Examples of Items Leather Cream Can Be Used On
Leather cream can be used on various leather products, such as belts, bags, boots, shoes, jackets, and more. A product that can benefit from leather cream would be something that has faded, is dried but not cracked, and could use a layer of protection.
Leather cream is also ideal for the general maintenance of leather products, keeping them in good shape. However, while leather cream can help rejuvenate some products, if an item is cracking, peeling, or simply feels excessively dry, leather cream may not produce the same results as a leather conditioner.
Check out this helpful video to learn how to use leather cream to help protect and restore your leather products.
How Leather Cream Differs From Leather Conditioner in Practice
To help better present the differences between leather cream and conditioner, I treated a pair of leather boots. One shoe with leather cream, the other with conditioner. Since my boots are normally well treated, I sprayed them with a bit of water and left them outside for two days; to let the sun dry them out.
This was to simulate leather boots or shoes that needed to be treated. The leather cream I used was a neutral tone, made with mink oil, beeswax, and lanolin. The leather conditioner was made with beeswax, shea butter, and a proprietary blend of seed oils. Upon the initial application, I could immediately tell two things.
One was that the leather cream was soaking in quickly, requiring a heavier coat. The second was the leather conditioner was much darker than the cream. After evenly coating each boot, I let them dry for an hour and began to buff them with a chamois cloth. The leather cream took a shine very easily, and while the conditioner did start to produce a similar polish, it took more time to produce the look.
Lastly, I wanted to look at the difference in water resistance as both products shared beeswax. The boot, conditioned with leather cream, left a couple of water spots but much of the initial water beaded off the sides of the boot. The leather conditioner also provided some protection; however, nearly triple the water was left on the boot.
To summarize these results, the leather cream took much more product to rehydrate the boot, but left a shiner, more water-resistant polish, and did not affect the color once dried. The leather conditioner hydrated the boot quicker, leaving it feeling more supple than the cream. However, it lacked the ease of polish and was less water resistant. The leather conditioner also left the boot noticeably darker than the cream did.
Leather Cream Care and Maintenance
How to Maintain Leather Cream
The most important thing when maintaining one’s leather cream is keeping it free from contaminants.
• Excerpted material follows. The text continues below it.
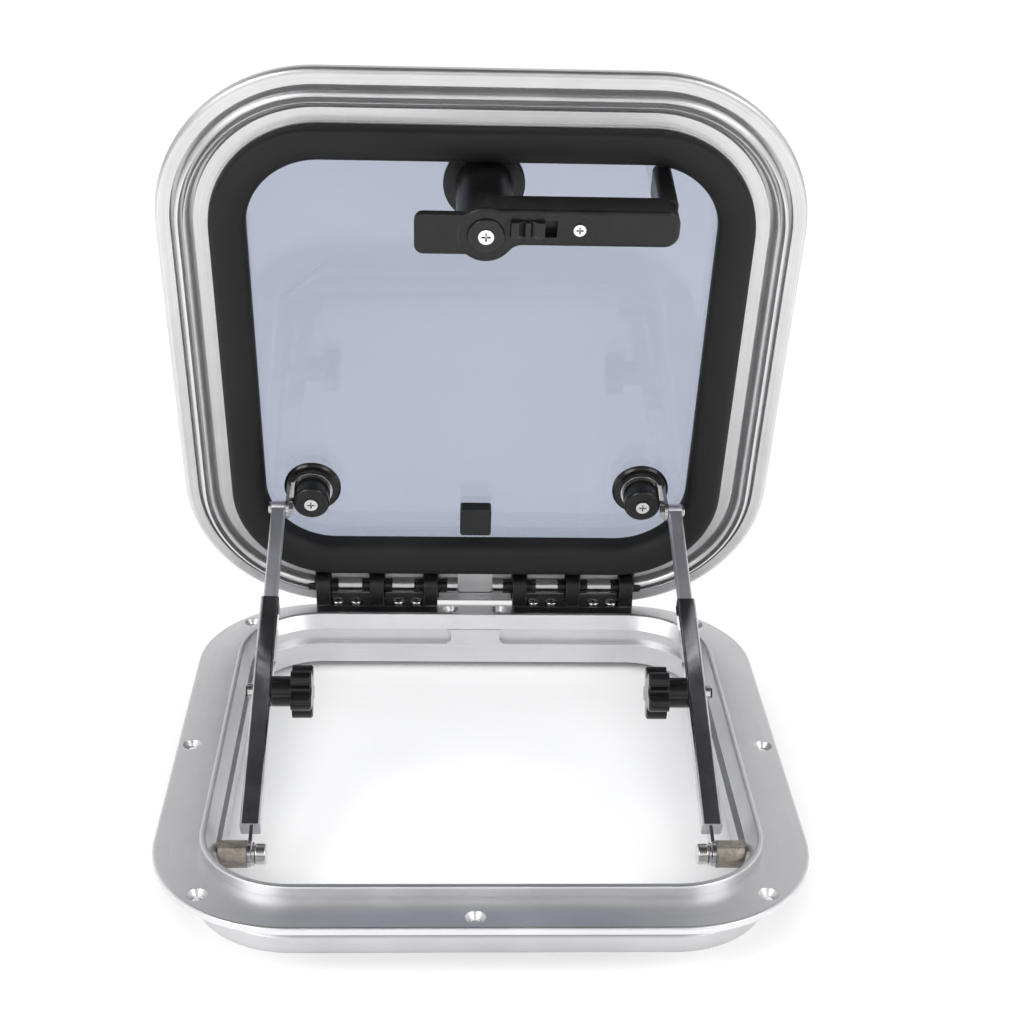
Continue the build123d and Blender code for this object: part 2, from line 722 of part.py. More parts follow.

This is achieved by always using a clean applicator while closely monitoring any dye rub-off and keeping the lid closed while not in use to prevent debris from entering the product or drying out.
How to Store Leather Cream
Leather cream is best stored in its original container at room temperature. This container should remain tightly sealed until needed, as the cream could become dry and gritty when left open. However, leather cream can be moved to jars and other storage containers as long as said containers are clean, free of contaminants, and can provide an airtight seal.
Is cream good for leather?
Leather cream restores, hydrates, and protects leather, making it a good product for general use. However, one may test small hidden areas to see the changes the leather cream may produce.
Is hand cream different than leather cream?
Yes, hand cream is different than leather cream. Leather cream is specifically formulated to treat and wax leather. While hand cream may contain moisturizing oils, other additives may damage or discolor leather and do not provide any protective wax.
What is the best leather cream?
While there is no standardized “best” leather cream, good leather creams provide good moisturizing oil and a durable wax layer. Typically all-natural ingredients such as neatsfoot oil, seed oils, beeswax, and carnauba wax indicate a good product. Each leather piece is different, so finding a cream that works best for your leather goods is ideal.
While there are many options when maintaining leather goods, leather cream covers most needs. Its ability to restore, condition, protect, and shine makes it ideal for anyone who wants to keep their leather products looking their best.